— BEGIN Information provided —

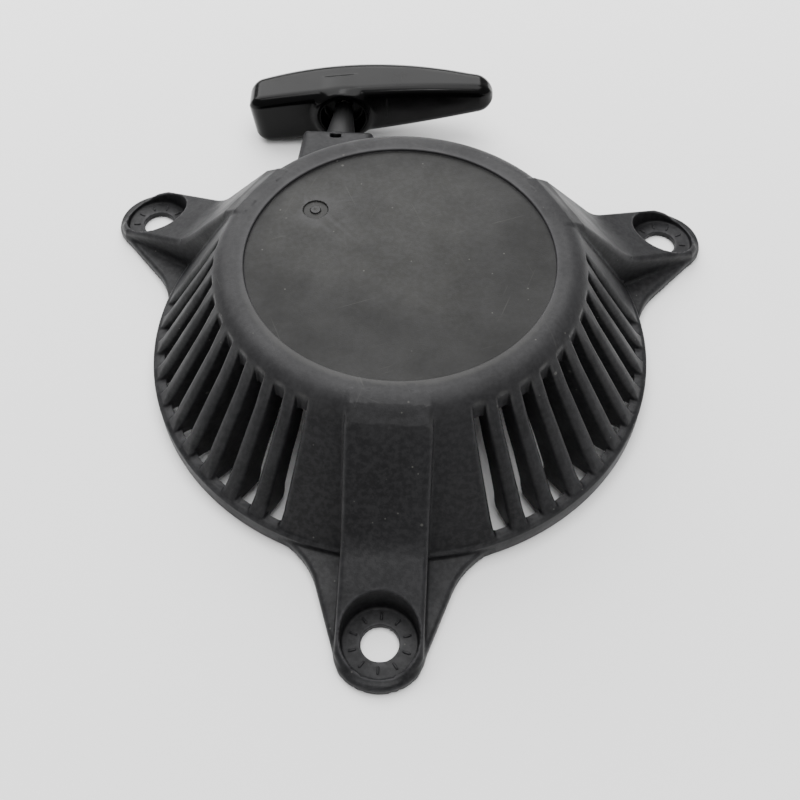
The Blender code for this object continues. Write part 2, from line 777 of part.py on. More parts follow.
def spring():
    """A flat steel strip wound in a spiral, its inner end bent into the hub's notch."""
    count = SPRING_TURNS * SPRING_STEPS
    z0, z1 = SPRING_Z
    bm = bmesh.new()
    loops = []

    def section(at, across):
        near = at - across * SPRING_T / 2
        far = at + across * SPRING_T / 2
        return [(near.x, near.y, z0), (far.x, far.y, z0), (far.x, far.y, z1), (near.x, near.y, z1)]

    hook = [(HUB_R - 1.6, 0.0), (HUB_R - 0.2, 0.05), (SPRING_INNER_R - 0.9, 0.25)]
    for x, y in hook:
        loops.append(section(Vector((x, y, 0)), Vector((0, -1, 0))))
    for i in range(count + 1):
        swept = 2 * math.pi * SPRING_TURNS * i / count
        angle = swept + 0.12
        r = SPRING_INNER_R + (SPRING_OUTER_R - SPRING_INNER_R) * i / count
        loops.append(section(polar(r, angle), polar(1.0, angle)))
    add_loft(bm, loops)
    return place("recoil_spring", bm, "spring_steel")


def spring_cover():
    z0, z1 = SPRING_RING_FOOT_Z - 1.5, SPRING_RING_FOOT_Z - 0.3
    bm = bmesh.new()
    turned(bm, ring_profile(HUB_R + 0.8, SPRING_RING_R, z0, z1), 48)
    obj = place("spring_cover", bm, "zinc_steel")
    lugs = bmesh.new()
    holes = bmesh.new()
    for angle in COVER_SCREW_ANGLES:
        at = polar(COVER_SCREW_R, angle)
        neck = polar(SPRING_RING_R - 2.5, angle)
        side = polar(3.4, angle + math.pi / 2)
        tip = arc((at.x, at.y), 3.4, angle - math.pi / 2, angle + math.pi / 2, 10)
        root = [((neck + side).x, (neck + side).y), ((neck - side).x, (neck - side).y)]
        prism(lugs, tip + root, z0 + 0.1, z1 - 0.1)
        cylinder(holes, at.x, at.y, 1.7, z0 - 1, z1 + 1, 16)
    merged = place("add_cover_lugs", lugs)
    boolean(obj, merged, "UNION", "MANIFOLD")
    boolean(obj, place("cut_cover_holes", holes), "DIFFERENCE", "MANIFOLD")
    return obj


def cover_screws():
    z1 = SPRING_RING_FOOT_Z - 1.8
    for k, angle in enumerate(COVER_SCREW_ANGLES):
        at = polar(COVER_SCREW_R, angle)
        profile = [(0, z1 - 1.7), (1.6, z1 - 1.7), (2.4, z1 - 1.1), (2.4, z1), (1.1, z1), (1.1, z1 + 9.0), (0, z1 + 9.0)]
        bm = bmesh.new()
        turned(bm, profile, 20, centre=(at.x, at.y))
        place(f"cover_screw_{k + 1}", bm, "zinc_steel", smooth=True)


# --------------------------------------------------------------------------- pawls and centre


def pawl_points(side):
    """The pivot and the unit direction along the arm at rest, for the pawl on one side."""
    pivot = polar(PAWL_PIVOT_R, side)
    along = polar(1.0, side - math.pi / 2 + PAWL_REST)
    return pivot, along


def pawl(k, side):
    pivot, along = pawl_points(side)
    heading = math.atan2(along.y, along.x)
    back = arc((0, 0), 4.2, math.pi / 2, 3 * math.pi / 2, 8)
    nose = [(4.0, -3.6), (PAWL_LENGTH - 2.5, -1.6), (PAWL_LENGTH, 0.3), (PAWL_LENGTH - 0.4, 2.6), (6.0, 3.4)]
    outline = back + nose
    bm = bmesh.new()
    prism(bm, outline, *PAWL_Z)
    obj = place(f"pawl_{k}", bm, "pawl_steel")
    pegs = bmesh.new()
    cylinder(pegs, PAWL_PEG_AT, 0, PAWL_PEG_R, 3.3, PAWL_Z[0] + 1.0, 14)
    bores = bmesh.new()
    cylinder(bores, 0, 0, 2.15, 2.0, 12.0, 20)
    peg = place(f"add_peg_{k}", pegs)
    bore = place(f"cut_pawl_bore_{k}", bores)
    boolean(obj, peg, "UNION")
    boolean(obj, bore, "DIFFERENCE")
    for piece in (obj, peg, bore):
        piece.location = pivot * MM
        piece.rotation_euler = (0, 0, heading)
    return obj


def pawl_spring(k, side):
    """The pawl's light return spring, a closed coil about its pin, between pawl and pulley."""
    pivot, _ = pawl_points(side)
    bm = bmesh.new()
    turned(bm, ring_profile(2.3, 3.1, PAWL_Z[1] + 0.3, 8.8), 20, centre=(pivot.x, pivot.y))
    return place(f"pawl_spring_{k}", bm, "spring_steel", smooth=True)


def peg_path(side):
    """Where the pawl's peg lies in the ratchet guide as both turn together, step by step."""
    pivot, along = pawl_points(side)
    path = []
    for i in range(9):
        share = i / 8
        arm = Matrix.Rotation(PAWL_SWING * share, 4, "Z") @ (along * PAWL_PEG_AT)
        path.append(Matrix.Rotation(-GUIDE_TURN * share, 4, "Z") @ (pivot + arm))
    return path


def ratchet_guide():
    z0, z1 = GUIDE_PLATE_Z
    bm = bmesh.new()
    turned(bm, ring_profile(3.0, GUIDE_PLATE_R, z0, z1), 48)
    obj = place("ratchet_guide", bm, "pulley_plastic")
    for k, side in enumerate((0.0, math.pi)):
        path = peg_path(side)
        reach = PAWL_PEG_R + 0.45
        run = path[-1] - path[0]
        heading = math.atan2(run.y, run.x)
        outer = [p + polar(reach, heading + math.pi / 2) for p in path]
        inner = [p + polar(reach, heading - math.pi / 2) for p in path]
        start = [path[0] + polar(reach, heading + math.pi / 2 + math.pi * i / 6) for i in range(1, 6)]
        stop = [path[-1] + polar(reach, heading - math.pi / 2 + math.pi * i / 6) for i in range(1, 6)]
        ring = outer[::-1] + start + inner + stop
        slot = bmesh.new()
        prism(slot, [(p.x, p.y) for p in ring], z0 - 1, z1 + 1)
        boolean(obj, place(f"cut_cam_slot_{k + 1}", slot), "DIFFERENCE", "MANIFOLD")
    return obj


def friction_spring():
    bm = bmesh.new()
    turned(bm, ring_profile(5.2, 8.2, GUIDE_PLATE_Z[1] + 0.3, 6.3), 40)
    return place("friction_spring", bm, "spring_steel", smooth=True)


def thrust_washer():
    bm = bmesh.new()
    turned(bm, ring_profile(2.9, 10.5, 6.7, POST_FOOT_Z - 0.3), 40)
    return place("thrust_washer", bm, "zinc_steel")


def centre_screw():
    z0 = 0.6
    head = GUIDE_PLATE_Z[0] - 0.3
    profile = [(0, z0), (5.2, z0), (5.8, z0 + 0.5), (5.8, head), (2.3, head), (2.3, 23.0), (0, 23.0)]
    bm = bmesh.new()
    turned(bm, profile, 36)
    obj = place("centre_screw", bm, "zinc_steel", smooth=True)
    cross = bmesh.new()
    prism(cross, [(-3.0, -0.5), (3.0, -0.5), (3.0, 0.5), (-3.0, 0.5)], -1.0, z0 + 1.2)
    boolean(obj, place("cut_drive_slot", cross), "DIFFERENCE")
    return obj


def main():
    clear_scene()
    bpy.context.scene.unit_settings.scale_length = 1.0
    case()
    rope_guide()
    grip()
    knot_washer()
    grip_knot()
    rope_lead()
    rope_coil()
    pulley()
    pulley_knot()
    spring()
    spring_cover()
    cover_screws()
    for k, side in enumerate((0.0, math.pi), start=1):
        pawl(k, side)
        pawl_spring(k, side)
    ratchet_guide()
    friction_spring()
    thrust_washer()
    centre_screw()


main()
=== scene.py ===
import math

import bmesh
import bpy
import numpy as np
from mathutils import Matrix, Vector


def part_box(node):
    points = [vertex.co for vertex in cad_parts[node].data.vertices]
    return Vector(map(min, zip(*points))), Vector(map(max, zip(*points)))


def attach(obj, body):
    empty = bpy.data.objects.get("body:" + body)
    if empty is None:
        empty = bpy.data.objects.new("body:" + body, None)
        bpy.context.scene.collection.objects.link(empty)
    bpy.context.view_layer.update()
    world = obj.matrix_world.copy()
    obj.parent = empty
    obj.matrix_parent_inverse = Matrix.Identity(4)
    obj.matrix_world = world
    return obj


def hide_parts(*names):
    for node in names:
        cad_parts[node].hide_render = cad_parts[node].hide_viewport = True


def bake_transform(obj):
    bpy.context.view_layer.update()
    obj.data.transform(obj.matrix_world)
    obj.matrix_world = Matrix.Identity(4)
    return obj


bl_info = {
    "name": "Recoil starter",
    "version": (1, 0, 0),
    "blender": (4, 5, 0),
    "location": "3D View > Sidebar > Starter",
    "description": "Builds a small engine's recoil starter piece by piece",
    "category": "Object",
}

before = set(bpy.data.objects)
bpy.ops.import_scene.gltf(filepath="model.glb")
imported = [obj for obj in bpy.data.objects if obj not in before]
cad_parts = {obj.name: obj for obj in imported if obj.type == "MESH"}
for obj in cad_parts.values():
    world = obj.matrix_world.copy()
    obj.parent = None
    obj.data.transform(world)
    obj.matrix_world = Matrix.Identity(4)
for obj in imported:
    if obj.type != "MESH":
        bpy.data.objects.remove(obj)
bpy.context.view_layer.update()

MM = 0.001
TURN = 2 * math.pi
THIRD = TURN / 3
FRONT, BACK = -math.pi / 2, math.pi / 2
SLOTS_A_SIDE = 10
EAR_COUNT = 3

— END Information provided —

▶ [What you are asked to do]:
Give back exactly the material above from its opening line to the line bearing "(near.x, near.y, z1)]".

▶ [Correct answer]:
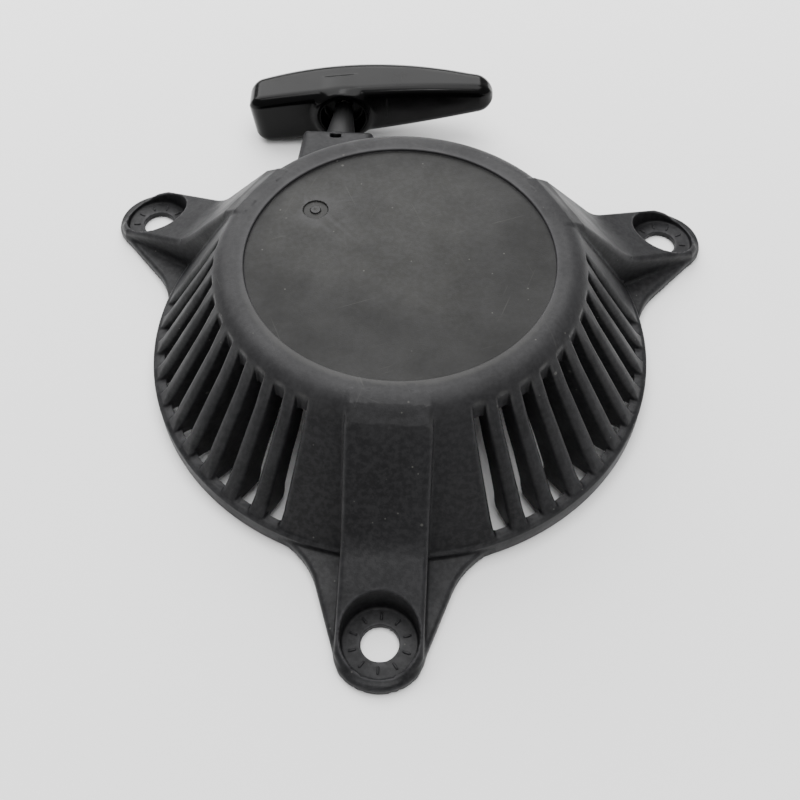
The Blender code for this object continues. Write part 2, from line 777 of part.py on. More parts follow.
def spring():
    """A flat steel strip wound in a spiral, its inner end bent into the hub's notch."""
    count = SPRING_TURNS * SPRING_STEPS
    z0, z1 = SPRING_Z
    bm = bmesh.new()
    loops = []

    def section(at, across):
        near = at - across * SPRING_T / 2
        far = at + across * SPRING_T / 2
        return [(near.x, near.y, z0), (far.x, far.y, z0), (far.x, far.y, z1), (near.x, near.y, z1)]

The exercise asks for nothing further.